Human Hypoxanthine-Guanine Phosphoribosyl Transferase: Molecular Basis of the Enzyme Deficiency States.

Abstract

A complete deficiency of the enzyme hypoxanthine-guanine phosphoribosyltransferase (HPRT) in man leads to the development of the Lesch-Nyhan syndrome whereas a partial deficiency of the same enzyme leads to a severe form of gout. In an attempt to define the molecular basis of these enzyme-deficiency states, I have investigated the structural and functional properties of HPRT from normal and HPRT-deficient patients. The complete primary structure of human HPRT was defined by sequence analysis of peptide fragments formed by cleavage at arginine, glutamic acid, and methionine residues. The enzyme is 217 residues long with a molecular weight equal to 24,470. The erythrocyte enzyme undergoes two posttranslational modifications in vivo: (1) removal of the NH(,2) terminal methionine followed by acetylation of the free NH(,2)-terminus, and (2) partial deamidation of asparagine 106. A comparison of the amino acid sequence of human HPRT with that of ATP phosphoribosyltransferase from S. typhimurium and glutamine P-Rib-PP amidotransferase from E. coli suggested a functional homology in a sequence of 120 amino acids long (residues 1 to 120 in HPRT). Secondary structure prediction analyses of these shared regions indicated a dinucleotide fold with its characteristic (beta)(alpha)(beta) secondary structural pattern. Five unique structural variants of human HPRT were purified and characterized from unrelated HPRT-deficient patients; HPRT(,Ann Arbor), HPRT(,London), HPRT(,Munich), and HPRT(,Toronto) were isolated from male patients who presented with a severe form of gout, while HPRT(,Kinston) was isolated from a patient with the Lesch-Nyhan syndrome.

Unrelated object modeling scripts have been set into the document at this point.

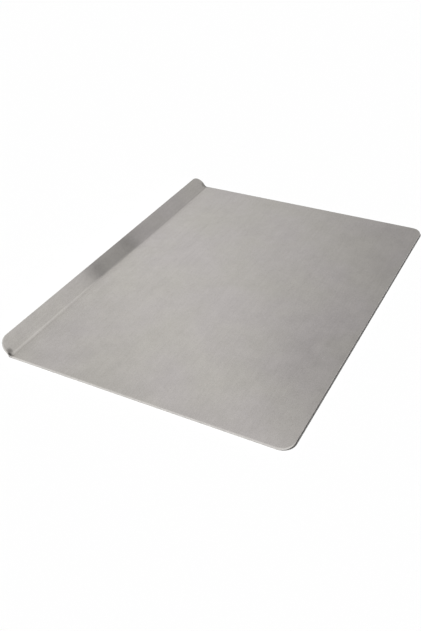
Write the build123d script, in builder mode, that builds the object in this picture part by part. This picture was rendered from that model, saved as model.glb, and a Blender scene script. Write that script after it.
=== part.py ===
"""A heavy aluminium cookie sheet, blanked from one sheet and bent up along one long side.

Frame: the origin is on the surface that the sheet rests on, under the middle of its outline.
+X runs from the lip across the flat part to the free long edge, +Y along the lip, and +Z up.
Lengths are in millimetres and angles in degrees.
"""

import os
from math import cos, radians, sin

from build123d import *

# Driving dimensions of the sheet
sheet_length = 406.4  # along the lip, 16 inches
plate_width = 297.0  # from the mould line of the bend to the free long edge
sheet_thickness = 2.6  # 10 gauge sheet

# The lip, which is the grip: it leans outwards, so that fingers or a mitt get under it
lip_slant = 20.0  # up the outer face, from the mould line to the top
lip_angle = 48.0  # above the flat part
bend_inner_radius = 2.6  # as large as the sheet is thick, which is usual for a press brake

# Corners of the blank, and the breaking of its cut edges
plate_corner_radius = 12.7
lip_corner_radius = 12.7
edge_break_radius = 0.5

# What the lip covers along X and Z, measured on the sheet's underside
lip_run = lip_slant * cos(radians(lip_angle))
lip_rise = lip_slant * sin(radians(lip_angle))

# Where the section's corners stand, with the whole width centred on the origin
overall_width = lip_run + plate_width
lip_top_x = -overall_width / 2
mould_line_x = lip_top_x + lip_run
free_edge_x = overall_width / 2

# The bend's outer radius, and the line across the lip's thickness
bend_outer_radius = bend_inner_radius + sheet_thickness
lip_across = Axis((0, 0, 0), (sin(radians(lip_angle)), 0, cos(radians(lip_angle))))

with BuildPart() as baking_sheet:
    # The section is the underside's line, thickened upwards to the inside of the bend
    with BuildSketch(Plane.XZ) as section:
        with BuildLine() as underside:
            FilletPolyline(
                (free_edge_x, 0),
                (mould_line_x, 0),
                (lip_top_x, lip_rise),
                radius=bend_outer_radius,
            )
            offset(amount=sheet_thickness, side=Side.RIGHT)
        make_face()
    extrude(amount=sheet_length / 2, both=True)

    # The blank's four corners are round: two on the flat part, and two on top of the lip
    fillet(baking_sheet.edges().filter_by(Axis.Z), radius=plate_corner_radius)
    fillet(baking_sheet.edges().filter_by(lip_across), radius=lip_corner_radius)

    # The cut edges are broken all round, over and under, and the bend itself stays as it is
    bend_lines = (
        baking_sheet.edges()
        .filter_by(Axis.Y)
        .filter_by_position(Axis.X, mould_line_x - bend_outer_radius, mould_line_x + bend_outer_radius)
    )
    corner_seams = baking_sheet.edges().filter_by(Axis.Z) + baking_sheet.edges().filter_by(lip_across)
    fillet(baking_sheet.edges() - bend_lines - corner_seams, radius=edge_break_radius)

baking_sheet.part.label = "baking_sheet"

os.makedirs("parts", exist_ok=True)
export_step(baking_sheet.part, "parts/baking_sheet.step")

size = baking_sheet.part.bounding_box().size
print(f"baking_sheet: {size.X:.2f} x {size.Y:.2f} x {size.Z:.2f} mm, {baking_sheet.part.volume / 1000:.1f} cm3")
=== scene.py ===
# %% [markdown]
# # A heavy aluminium cookie sheet
#
# The object is one blank of thick aluminium sheet, bent up along one long side so that a slanted
# lip stands there as the grip. There is hardly any shape to hide behind, so three things have to
# be right: the thickness and the softly broken edges, the rolled finish of the metal, and what
# the metal mirrors. The lesson goes in that order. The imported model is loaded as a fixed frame,
# the sheet is built over it with bmesh operators, its two finishes are mixed, and a small studio
# is put up around it.

from math import cos, degrees, hypot, radians, sin, tan

import bmesh
import bpy
from mathutils import Matrix, Vector


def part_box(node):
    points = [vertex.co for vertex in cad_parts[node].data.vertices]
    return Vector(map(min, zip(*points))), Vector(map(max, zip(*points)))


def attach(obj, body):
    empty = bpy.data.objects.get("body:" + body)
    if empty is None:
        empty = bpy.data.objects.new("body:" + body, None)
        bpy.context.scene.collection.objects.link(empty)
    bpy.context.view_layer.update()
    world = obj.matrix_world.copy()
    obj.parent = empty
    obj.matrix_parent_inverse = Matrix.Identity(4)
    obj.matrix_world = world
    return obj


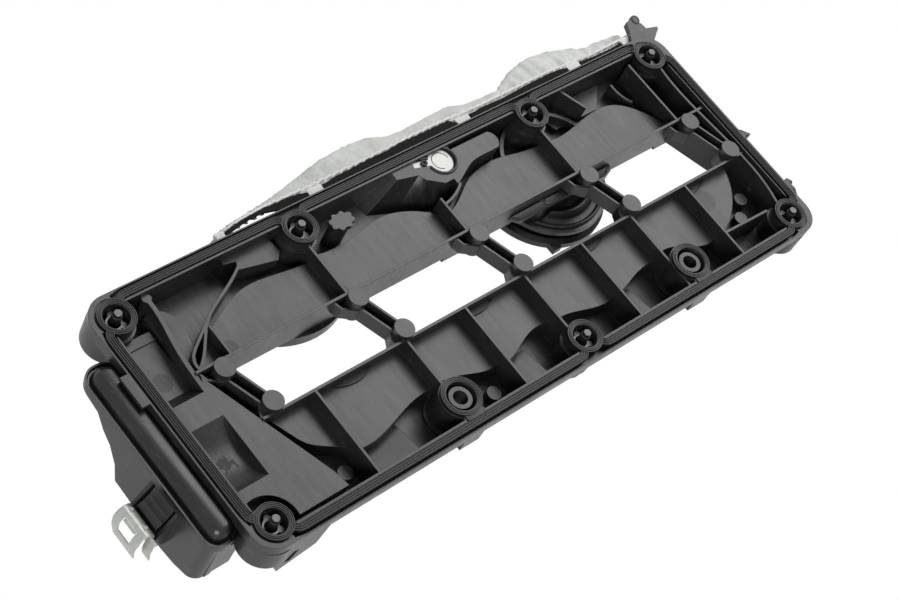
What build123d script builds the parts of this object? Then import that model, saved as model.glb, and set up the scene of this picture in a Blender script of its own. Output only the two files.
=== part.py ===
"""Underside view of a moulded engine valve cover, with its seal, fasteners and breather.

Millimetres. The origin is the centre of the gasket's sealing plane. +X runs along the
engine, +Z points from the sealing plane towards the cylinder head.
"""
from build123d import *
import math
import os

# ---------------------------------------------------------------- driving dimensions
CYLINDER_PITCH = 88.0
BOLT_HALF_SPAN_X = 197.0
BOLT_HALF_SPAN_Y = 63.7

# heights, measured from the sealing plane
SEAL_FACE_Z = 0.0
RAIL_TOP_Z = -1.2
RIB_TOP_Z = -3.0
PLATEAU_Z = -4.0
FLANGE_BOTTOM_Z = -8.0
FLOOR_Z = -12.0
LIP_Z = -18.0
DEEP_Z = -22.0
BODY_BOTTOM_Z = -24.4
WELL_BOTTOM_Z = -27.0
BOSS_BOTTOM_Z = -28.0
SKIN = 2.4
WALL = 1.6
RIB = 1.5

# plan outline of the flange, the body under it and the cavity inside it
FLANGE_LEFT, FLANGE_RIGHT = -211.0, 212.2
FLANGE_HALF_WIDTH = 77.4
FLANGE_CORNER_R = 13.8
CAVITY_LEFT, CAVITY_RIGHT = -202.7, 204.2
CAVITY_HALF_WIDTH = 69.2
CAVITY_CORNER_R = 6.0
BODY_MARGIN = 2.0

# seal
SEAL_LEFT, SEAL_RIGHT = -206.9, 208.1
SEAL_Y = 73.6
SEAL_WIDTH = 5.0
SEAL_DEPTH = 5.0
SEAL_RING_R = 10.5
SEAL_GAP = 0.5
RING_THICKNESS = 2.0
TUBE_RING_R = 11.6
SEAL_HOLE_R = 6.4
TUBE_SEAL_HOLE_R = 8.0
BRIDGE_Y = -70.0
BRIDGE_WIDTH = 11.0
BRIDGE_LENGTH = 6.0
RIDGE_PITCH = 1.3
RIDGE_GROOVE = 0.5
RIDGE_HALF_RUN_X = 184.0
RIDGE_HALF_RUN_Y = 51.0

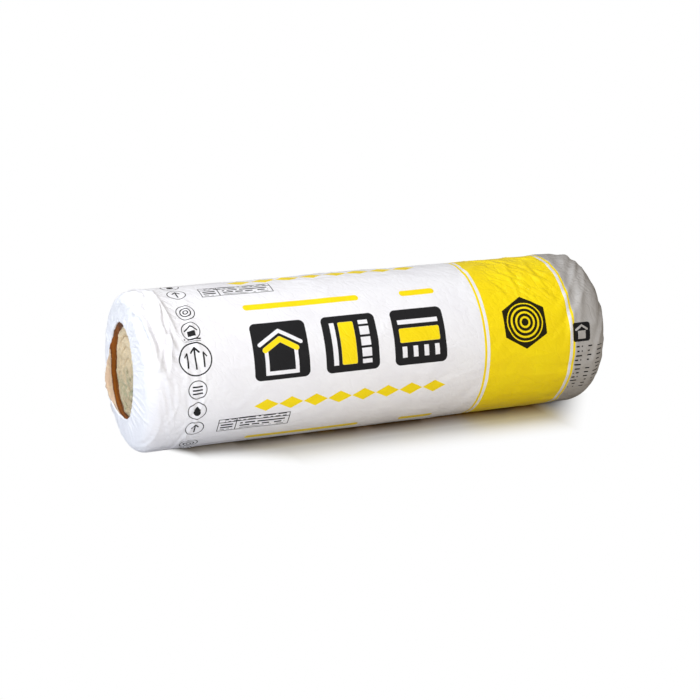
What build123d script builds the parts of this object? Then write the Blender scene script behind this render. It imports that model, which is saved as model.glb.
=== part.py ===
from build123d import *
from math import cos, radians, sin, tan
import os

# An insulation roll lying on its side: a blanket of glass wool, wound up without a core and held by a
# sleeve of plastic film whose ends are drawn in over the roll's shoulders. Millimetres, +Z up. The roll's
# axis runs along X, and the origin is on the floor below its middle.

# The film sleeve
film_length = 1196.0        # over the lips of its two openings
film_diameter = 375.0       # outside
film_thickness = 0.8        # a stand-in for about 0.1 mm, as thin as its mesh can be
opening_diameter = 226.0    # the hole left in the middle of each end
ring_slope = 10.0           # degrees by which the drawn-in end bulges out from flat
tight_shoulder = 32.0       # outer radius of the edge at the -X end
loose_shoulder = 48.0       # outer radius of the edge at the +X end
film_clearance = 0.3        # between the film and the wool

# The wound blanket
turn_pitch = 22.0           # thickness of one compressed turn
rim_width = 15.0            # the turn beside the lip, which swells out of the opening
rim_height = 6.0            # how far that turn stands out past the lip
face_depth = 17.0           # how far inside the lip the ends of the inner turns lie
groove_depth = 5.0          # from an inner turn's crest down to the groove beside it
eye_diameter = 16.0         # the closed-up centre of the winding
eye_depth = 20.0            # how deep the centre sinks in
eye_taper = 0.4             # the share of its width that the centre keeps at its bottom

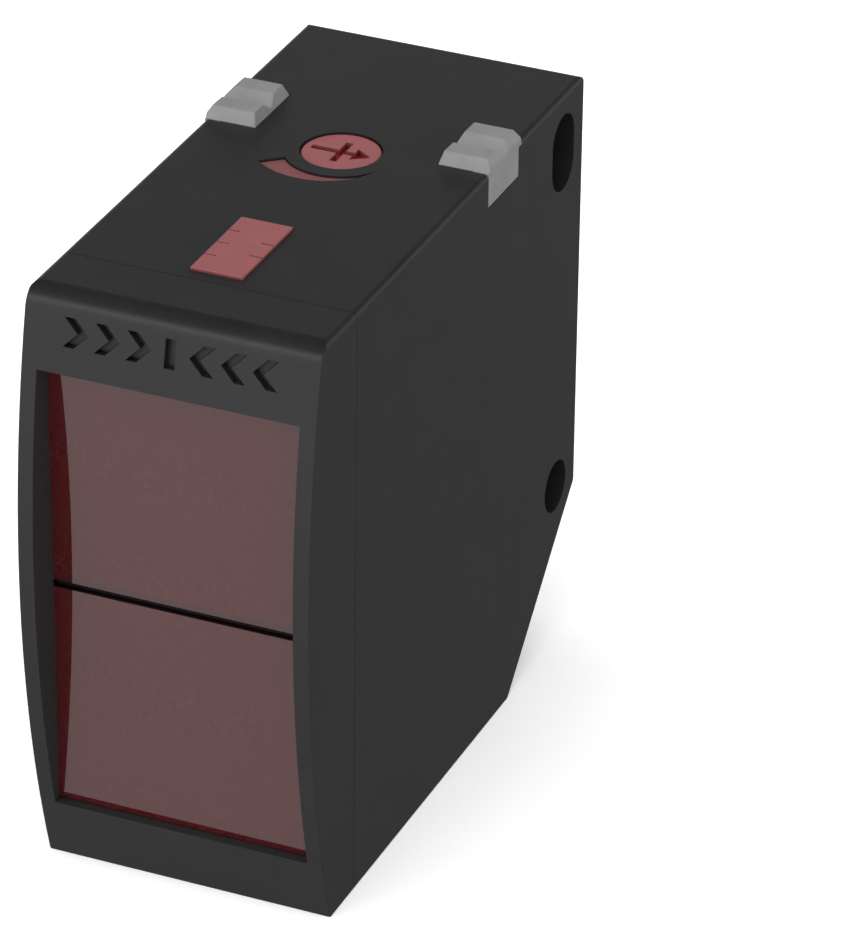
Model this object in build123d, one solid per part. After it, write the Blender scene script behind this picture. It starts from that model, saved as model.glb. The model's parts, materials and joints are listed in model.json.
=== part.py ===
from build123d import *
import os
from math import cos, pi, radians, sin, sqrt

# Photoelectric sensor in a block housing, in millimetres.
# Origin: bottom centre of the bounding box.  -Y is the optical (front) side, +Z is up.
# The outside is mirror symmetric about x = 0, apart from the adjuster's scale and the tick marks.

# ---------------------------------------------------------------- general
TOLERANCE = 0.02             # for picking faces and edges
OVERCUT = 1.0                # how far a cutting tool runs past what it cuts
JOIN = 0.1                   # overlap of two shapes that are fused
CLEAR = 0.1                  # loose clearance round screws, lenses and pegs
SNUG = 0.05                  # close clearance round panes and seals

# ---------------------------------------------------------------- outer block
BODY_WIDTH = 23.0
BODY_DEPTH = 51.0
BODY_HEIGHT = 48.2
WALL = 1.5
REAR_CHAMFER = 13.0          # leg of the 45 degree cut at the bottom rear
BELLY_RADIUS = 94.4          # gentle vertical curve of the front face
BELLY_MID_Z = 27.25
SEAM_Y = -17.3               # joint between front frame and rear housing
SEAM_GAP = 0.06
TOP_FRONT_RADIUS = 1.85
CORNER_RADIUS = 0.6
TOP_EDGE_RADIUS = 0.45       # the two long top edges
FINE_RADIUS = 0.12           # the other edges of the two side faces
FRONT_FOOT_RADIUS = 0.15     # bottom edge of the front face

# ---------------------------------------------------------------- front frame, panes and seals
OPENING_HALF = 10.25         # front opening that shows the panes
OPENING_Z0 = 5.24
OPENING_Z1 = 42.32
PANE_TOP_Y = -22.6           # front of the panes at their top
PANE_LEAN = 0.0127           # how far the panes' front goes back for each mm down
PANE_BACK_Y = -20.78
PANE_HALF = 10.7
PANE_TOP_LAP = 0.45          # how far the panes reach behind the frame's top lip
PANE_EDGE = 0.06
GROOVE_Z = 23.8              # centre of the groove between the panes
GROOVE_HALF = 0.24
GROOVE_DEPTH = 0.38
DIVIDER_GAP = 0.04
DIVIDER_FOOT_HALF = 8.9
DIVIDER_FOOT_HEIGHT = 2.4
FRAME_STEP_Y = -20.2         # back of the frame's front wall
FRAME_SIDE_WALL = 0.75
FRAME_END_WALL = 0.8
FRAME_PILOT_DEPTH = 2.5
GASKET_HALF = 10.6
GASKET_INSET = 0.1
GASKET_SIDE = 1.6
GASKET_END = 1.35

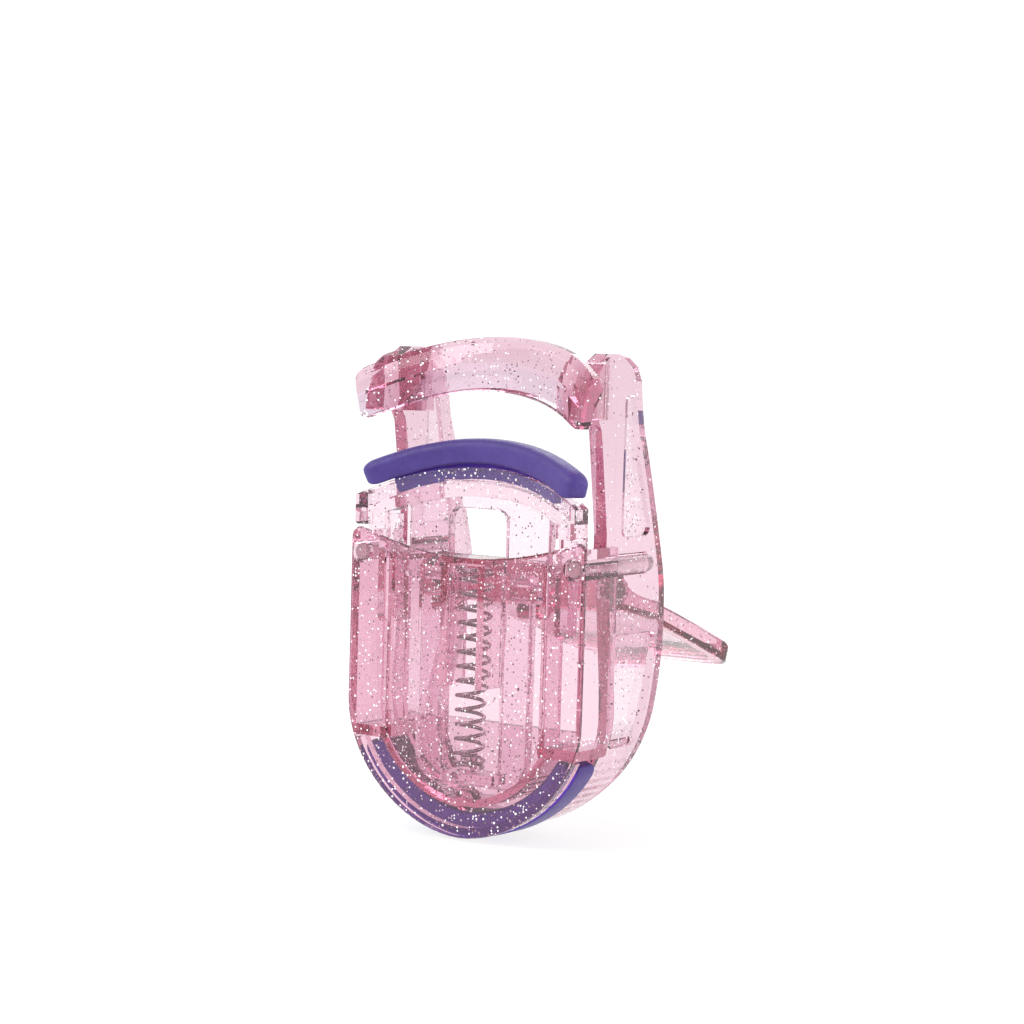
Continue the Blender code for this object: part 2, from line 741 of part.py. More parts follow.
def make_spring(look):
    turns = SPRING_TURNS
    per_turn = 12
    low = SPRING_BOTTOM + SPRING_WIRE / 2
    high = SPRING_TOP - SPRING_WIRE / 2
    curve = bpy.data.curves.new("return_spring", "CURVE")
    curve.dimensions = "3D"
    curve.bevel_depth = SPRING_WIRE / 2
    curve.bevel_resolution = 1
    curve.use_fill_caps = True
    spline = curve.splines.new("POLY")
    count = turns * per_turn + 1
    spline.points.add(count - 1)
    closed_turn = SPRING_WIRE + 0.12
    for i, point in enumerate(spline.points):
        turn = i / per_turn
        open_height = high - low - 2 * closed_turn
        if turn < 1:
            z = low + closed_turn * turn
        elif turn > turns - 1:
            z = high - closed_turn * (turns - turn)
        else:
            z = low + closed_turn + open_height * (turn - 1) / (turns - 2)
        angle = 2 * math.pi * turn
        x = SPRING_X + SPRING_RADIUS * math.cos(angle)
        y = SPRING_Y + SPRING_RADIUS * math.sin(angle)
        point.co = (x, y, z, 1.0)
    guide = bpy.data.objects.new("return_spring", curve)
    CUTTERS.objects.link(guide)
    coil = tool("coil", mesh_of(guide))
    bpy.data.objects.remove(guide, do_unlink=True)
    return piece("return_spring", coil, look, smooth_angle=80)


# Lever


def lever_side_view():
    y, z = PIVOT
    top = smooth_line([(y - 0.4, z + 2.6), (15.8, 33.8), (19.8, 31.5), (27.9, 29.5), (37.5, 26.2), (48.2, 22.2)])
    tip = arc_points((47.8, 20.95), 1.3, 62, -100, 6)
    under = smooth_line([(37.0, 23.6), (27.4, 26.9), (20.0, 28.7), (y + 1.0, z - 2.7)])
    return top[:-1] + tip + under


def lever_plan():
    """The lever seen square to its outer half; y counts along that slope from TIP_TOP."""
    half = LEVER_HALF_WIDTH + 0.2
    end = 12.8
    corner = arc_points((half - TIP_CORNER, end - 0.5 - TIP_CORNER), TIP_CORNER, 0, 80, 8)
    crown = [(x, end - drop(x, 10.0, 0.5)) for x in (7.0, 4.8, 2.4, 0.0, -2.4, -4.8, -7.0)]
    left = [(-x, y) for x, y in corner[::-1]]
    return [(half, -34.0), *corner, *crown, *left, (-half, -34.0)]


def lever_form(name, low, high, start):
    """The lever's plan with rounded rims, tilted to the slope of its outer half."""
    form = prism(name, lever_plan(), "Z", low, high, edge=TIP_EDGE)
    tilt = Matrix.Rotation(-TIP_SLOPE, 4, "X")
    form.data.transform(Matrix.Translation(Vector((0.0, *start))) @ tilt)
    return form


def lever_under_rim():
    """What the rounded lower rim of the lever's end takes away."""
    spare = box("under_rim", (-20.0, 20.0), (36.5, 54.0), (8.0, 34.0))
    return cut(spare, lever_form("lever_low_form", -0.02, 30.0, TIP_UNDER))


def lever_recess():
    """The hollow between the side rims that leaves the thin web."""
    half = LEVER_HALF_WIDTH - LEVER_RIM
    plan = rounded([(-half, 17.5, 1.0), (half, 17.5, 1.0), (half, 47.3, 3.2), (-half, 47.3, 3.2)])
    hollow = prism("recess_plan", plan, "Z", 10.0, 40.0)
    web_under = smooth_line([(49.5, 19.3), (37.0, 23.6), (27.4, 26.9), (20.0, 28.7), (15.0, 29.7)])
    web_top = [(a, b + LEVER_WEB) for a, b in web_under]
    above = prism("recess_above", web_top + [(15.0, 42.0), (49.5, 42.0)], "X", -20.0, 20.0)
    return common(hollow, above)


def lever_nose(side):
    """The short arm in front of the hub that lifts the jaw."""
    tip = arc_points((-NOSE_REACH, 0.0), NOSE_RADIUS, 45, 315, 9)
    level = [(0.0, NOSE_NECK), *tip, (0.0, -NOSE_NECK)]
    turn = Matrix.Rotation(THROW / 2, 2)
    outline = [tuple(turn @ Vector(p) + Vector(PIVOT)) for p in level]
    x = sorted((side * 5.2, side * 8.1))
    return prism("lever_nose", outline, "X", *x)


def make_lever(look):
    half = LEVER_HALF_WIDTH
    lever = prism("lever_blade", lever_side_view(), "X", -half, half, edge=0.4)
    common(lever, lever_form("lever_top_form", -30.0, 0.02, TIP_TOP))
    cut(lever, lever_under_rim())
    hub = rod("hub", "X", HUB_RADIUS, -HUB_HALF_WIDTH, HUB_HALF_WIDTH, PIVOT, sides=36)
    trunnion = rod("trunnion", "X", TRUNNION_RADIUS, -15.0, 15.0, PIVOT)
    join(lever, hub, trunnion, *both_sides(lever_nose))
    cut(lever, lever_recess())
    return piece("lever", lever, look, origin=(0.0, *PIVOT))


def main():
    pink = material("clear_pink_glitter", (0.87, 0.45, 0.55), 0.08, transmission=0.9)
    lilac = material("violet_silicone", (0.10, 0.05, 0.33), 0.55)
    steel = material("spring_steel", (0.62, 0.60, 0.60), 0.25, metallic=1.0)
    make_frame(pink)
    make_front_cover(pink)
    make_pin(-1, "cover_pin_left", pink)
    make_pin(1, "cover_pin_right", pink)
    make_strip(lilac)
    make_jaw(pink)
    make_pad(lilac)
    make_spring(steel)
    make_lever(pink)
    for helper in list(CUTTERS.objects):
        bpy.data.objects.remove(helper, do_unlink=True)
    ROOT.location = (0.0, -PANEL_RECESS * MM, -ORIGIN_Z * MM)


main()
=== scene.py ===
"""Clear glitter eyelash curler: materials, soft parts, spring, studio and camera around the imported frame."""

import math

import bmesh
import bpy
from mathutils import Matrix, Vector, noise


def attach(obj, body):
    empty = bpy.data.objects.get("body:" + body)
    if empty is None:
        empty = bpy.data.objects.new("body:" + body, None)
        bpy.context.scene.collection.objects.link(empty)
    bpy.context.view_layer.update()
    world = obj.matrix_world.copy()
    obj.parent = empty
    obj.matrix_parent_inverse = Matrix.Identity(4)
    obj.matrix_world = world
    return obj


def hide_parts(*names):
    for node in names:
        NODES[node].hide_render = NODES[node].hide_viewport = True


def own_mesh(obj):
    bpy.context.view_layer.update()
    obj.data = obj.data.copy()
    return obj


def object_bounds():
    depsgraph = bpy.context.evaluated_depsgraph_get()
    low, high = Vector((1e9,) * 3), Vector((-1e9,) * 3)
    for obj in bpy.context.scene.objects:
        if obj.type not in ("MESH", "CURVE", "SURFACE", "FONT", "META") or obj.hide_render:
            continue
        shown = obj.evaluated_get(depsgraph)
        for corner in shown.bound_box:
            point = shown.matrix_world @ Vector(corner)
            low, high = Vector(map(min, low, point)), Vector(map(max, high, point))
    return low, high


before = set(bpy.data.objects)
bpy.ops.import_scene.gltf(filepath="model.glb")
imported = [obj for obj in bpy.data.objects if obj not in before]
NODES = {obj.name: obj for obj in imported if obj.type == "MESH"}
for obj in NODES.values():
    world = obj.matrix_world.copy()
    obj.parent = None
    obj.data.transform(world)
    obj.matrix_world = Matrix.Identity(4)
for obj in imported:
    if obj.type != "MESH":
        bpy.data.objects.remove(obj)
CAD_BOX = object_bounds()

MM = 0.001
# The CAD frame's origin in the design's own millimetres: (y, z) of the flat front panel.
ORIGIN_Y = 0.35
ORIGIN_Z = 20.0


def place(x, y, z):
    """A point of the design, in its own millimetres, as a point of the frame in metres."""
    return Vector((x, y - ORIGIN_Y, z - ORIGIN_Z)) * MM


# Node helpers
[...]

A sensitive HPLC method was developed to map the tryptic peptides of human HPRT. Four of the enzyme variants were subjected to this analysis and shown to differ from the normal enzyme by a unique tryptic peptide. Sequence analysis of the aberrant peptides revealed single amino acid substitutions in each variant: HPRT(,Toronto), Arg(,50)(--->)Gly; HPRT(,Munich), Ser(,103)(--->)Arg; HPRT(,London), Ser(,109)(--->)Leu; and HPRT(,Kinston), Asp(,193)(--->)Asn. All four amino acid substitutions can be explained by single nucleotide changes in the DNA. The relative location of the first three mutations within the putative dinucleotide fold of human HPRT predicts the associated abnormalities in enzyme function. These patients represent the first in whom specific mutations have been defined at this genetic locus.